## START ROWS
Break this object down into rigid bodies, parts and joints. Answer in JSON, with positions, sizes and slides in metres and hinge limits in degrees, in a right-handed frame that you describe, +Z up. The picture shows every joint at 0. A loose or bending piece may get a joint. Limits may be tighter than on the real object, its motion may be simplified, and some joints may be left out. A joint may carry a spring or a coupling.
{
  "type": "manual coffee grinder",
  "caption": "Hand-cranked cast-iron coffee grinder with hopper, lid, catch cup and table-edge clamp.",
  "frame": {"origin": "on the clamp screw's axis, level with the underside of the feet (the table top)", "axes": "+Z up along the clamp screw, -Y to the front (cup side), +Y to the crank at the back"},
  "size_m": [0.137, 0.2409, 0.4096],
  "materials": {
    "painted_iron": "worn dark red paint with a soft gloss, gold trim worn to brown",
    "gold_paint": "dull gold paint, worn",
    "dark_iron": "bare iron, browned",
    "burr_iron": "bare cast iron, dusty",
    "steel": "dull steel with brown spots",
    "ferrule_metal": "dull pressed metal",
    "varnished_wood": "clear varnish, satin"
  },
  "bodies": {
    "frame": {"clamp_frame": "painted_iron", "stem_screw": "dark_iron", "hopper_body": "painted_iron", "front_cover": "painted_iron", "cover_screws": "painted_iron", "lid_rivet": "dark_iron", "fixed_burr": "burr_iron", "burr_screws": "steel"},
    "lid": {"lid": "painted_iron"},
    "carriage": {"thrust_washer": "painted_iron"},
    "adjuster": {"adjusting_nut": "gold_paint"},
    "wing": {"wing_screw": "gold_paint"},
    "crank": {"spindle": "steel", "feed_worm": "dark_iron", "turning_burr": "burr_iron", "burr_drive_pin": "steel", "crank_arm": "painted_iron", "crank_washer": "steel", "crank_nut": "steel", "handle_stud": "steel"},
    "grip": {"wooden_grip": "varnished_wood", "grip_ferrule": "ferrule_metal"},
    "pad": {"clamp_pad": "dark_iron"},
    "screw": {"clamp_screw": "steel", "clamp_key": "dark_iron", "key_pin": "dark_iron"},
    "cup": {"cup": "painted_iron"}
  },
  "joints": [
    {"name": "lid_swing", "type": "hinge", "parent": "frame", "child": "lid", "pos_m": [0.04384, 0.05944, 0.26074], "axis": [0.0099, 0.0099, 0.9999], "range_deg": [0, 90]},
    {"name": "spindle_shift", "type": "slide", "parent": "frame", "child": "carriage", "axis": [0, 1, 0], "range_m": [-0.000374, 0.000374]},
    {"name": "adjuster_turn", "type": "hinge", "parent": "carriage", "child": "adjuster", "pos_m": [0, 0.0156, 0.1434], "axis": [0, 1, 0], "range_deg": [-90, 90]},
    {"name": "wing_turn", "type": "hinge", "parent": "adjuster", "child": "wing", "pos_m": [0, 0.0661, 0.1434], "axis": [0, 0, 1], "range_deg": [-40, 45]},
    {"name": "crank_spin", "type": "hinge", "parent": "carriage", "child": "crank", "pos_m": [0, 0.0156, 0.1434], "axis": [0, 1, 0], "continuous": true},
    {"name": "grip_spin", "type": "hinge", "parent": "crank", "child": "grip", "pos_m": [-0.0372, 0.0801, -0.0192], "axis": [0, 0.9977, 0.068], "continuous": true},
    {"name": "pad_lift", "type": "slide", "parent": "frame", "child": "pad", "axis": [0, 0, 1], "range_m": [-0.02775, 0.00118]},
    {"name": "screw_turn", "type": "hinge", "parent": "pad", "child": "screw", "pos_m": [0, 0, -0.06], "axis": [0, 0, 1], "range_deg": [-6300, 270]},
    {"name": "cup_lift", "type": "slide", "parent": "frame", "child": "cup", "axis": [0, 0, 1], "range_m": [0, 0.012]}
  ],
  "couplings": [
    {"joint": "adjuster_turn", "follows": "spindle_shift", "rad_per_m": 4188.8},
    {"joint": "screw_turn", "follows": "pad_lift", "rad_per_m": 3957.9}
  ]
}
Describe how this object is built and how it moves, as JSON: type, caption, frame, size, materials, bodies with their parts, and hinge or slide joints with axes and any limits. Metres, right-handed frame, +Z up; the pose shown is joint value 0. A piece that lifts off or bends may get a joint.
## END ROWS
* [INSTRUCTION]:
Each entry is to be returned in full, character for character.

* [SOLUTION TO THE EXERCISE]:
Break this object down into rigid bodies, parts and joints. Answer in JSON, with positions, sizes and slides in metres and hinge limits in degrees, in a right-handed frame that you describe, +Z up. The picture shows every joint at 0. A loose or bending piece may get a joint. Limits may be tighter than on the real object, its motion may be simplified, and some joints may be left out. A joint may carry a spring or a coupling.
{
  "type": "manual coffee grinder",
  "caption": "Hand-cranked cast-iron coffee grinder with hopper, lid, catch cup and table-edge clamp.",
  "frame": {"origin": "on the clamp screw's axis, level with the underside of the feet (the table top)", "axes": "+Z up along the clamp screw, -Y to the front (cup side), +Y to the crank at the back"},
  "size_m": [0.137, 0.2409, 0.4096],
  "materials": {
    "painted_iron": "worn dark red paint with a soft gloss, gold trim worn to brown",
    "gold_paint": "dull gold paint, worn",
    "dark_iron": "bare iron, browned",
    "burr_iron": "bare cast iron, dusty",
    "steel": "dull steel with brown spots",
    "ferrule_metal": "dull pressed metal",
    "varnished_wood": "clear varnish, satin"
  },
  "bodies": {
    "frame": {"clamp_frame": "painted_iron", "stem_screw": "dark_iron", "hopper_body": "painted_iron", "front_cover": "painted_iron", "cover_screws": "painted_iron", "lid_rivet": "dark_iron", "fixed_burr": "burr_iron", "burr_screws": "steel"},
    "lid": {"lid": "painted_iron"},
    "carriage": {"thrust_washer": "painted_iron"},
    "adjuster": {"adjusting_nut": "gold_paint"},
    "wing": {"wing_screw": "gold_paint"},
    "crank": {"spindle": "steel", "feed_worm": "dark_iron", "turning_burr": "burr_iron", "burr_drive_pin": "steel", "crank_arm": "painted_iron", "crank_washer": "steel", "crank_nut": "steel", "handle_stud": "steel"},
    "grip": {"wooden_grip": "varnished_wood", "grip_ferrule": "ferrule_metal"},
    "pad": {"clamp_pad": "dark_iron"},
    "screw": {"clamp_screw": "steel", "clamp_key": "dark_iron", "key_pin": "dark_iron"},
    "cup": {"cup": "painted_iron"}
  },
  "joints": [
    {"name": "lid_swing", "type": "hinge", "parent": "frame", "child": "lid", "pos_m": [0.04384, 0.05944, 0.26074], "axis": [0.0099, 0.0099, 0.9999], "range_deg": [0, 90]},
    {"name": "spindle_shift", "type": "slide", "parent": "frame", "child": "carriage", "axis": [0, 1, 0], "range_m": [-0.000374, 0.000374]},
    {"name": "adjuster_turn", "type": "hinge", "parent": "carriage", "child": "adjuster", "pos_m": [0, 0.0156, 0.1434], "axis": [0, 1, 0], "range_deg": [-90, 90]},
    {"name": "wing_turn", "type": "hinge", "parent": "adjuster", "child": "wing", "pos_m": [0, 0.0661, 0.1434], "axis": [0, 0, 1], "range_deg": [-40, 45]},
    {"name": "crank_spin", "type": "hinge", "parent": "carriage", "child": "crank", "pos_m": [0, 0.0156, 0.1434], "axis": [0, 1, 0], "continuous": true},
    {"name": "grip_spin", "type": "hinge", "parent": "crank", "child": "grip", "pos_m": [-0.0372, 0.0801, -0.0192], "axis": [0, 0.9977, 0.068], "continuous": true},
    {"name": "pad_lift", "type": "slide", "parent": "frame", "child": "pad", "axis": [0, 0, 1], "range_m": [-0.02775, 0.00118]},
    {"name": "screw_turn", "type": "hinge", "parent": "pad", "child": "screw", "pos_m": [0, 0, -0.06], "axis": [0, 0, 1], "range_deg": [-6300, 270]},
    {"name": "cup_lift", "type": "slide", "parent": "frame", "child": "cup", "axis": [0, 0, 1], "range_m": [0, 0.012]}
  ],
  "couplings": [
    {"joint": "adjuster_turn", "follows": "spindle_shift", "rad_per_m": 4188.8},
    {"joint": "screw_turn", "follows": "pad_lift", "rad_per_m": 3957.9}
  ]
}
Describe how this object is built and how it moves, as JSON: type, caption, frame, size, materials, bodies with their parts, and hinge or slide joints with axes and any limits. Metres, right-handed frame, +Z up; the pose shown is joint value 0. A piece that lifts off or bends may get a joint.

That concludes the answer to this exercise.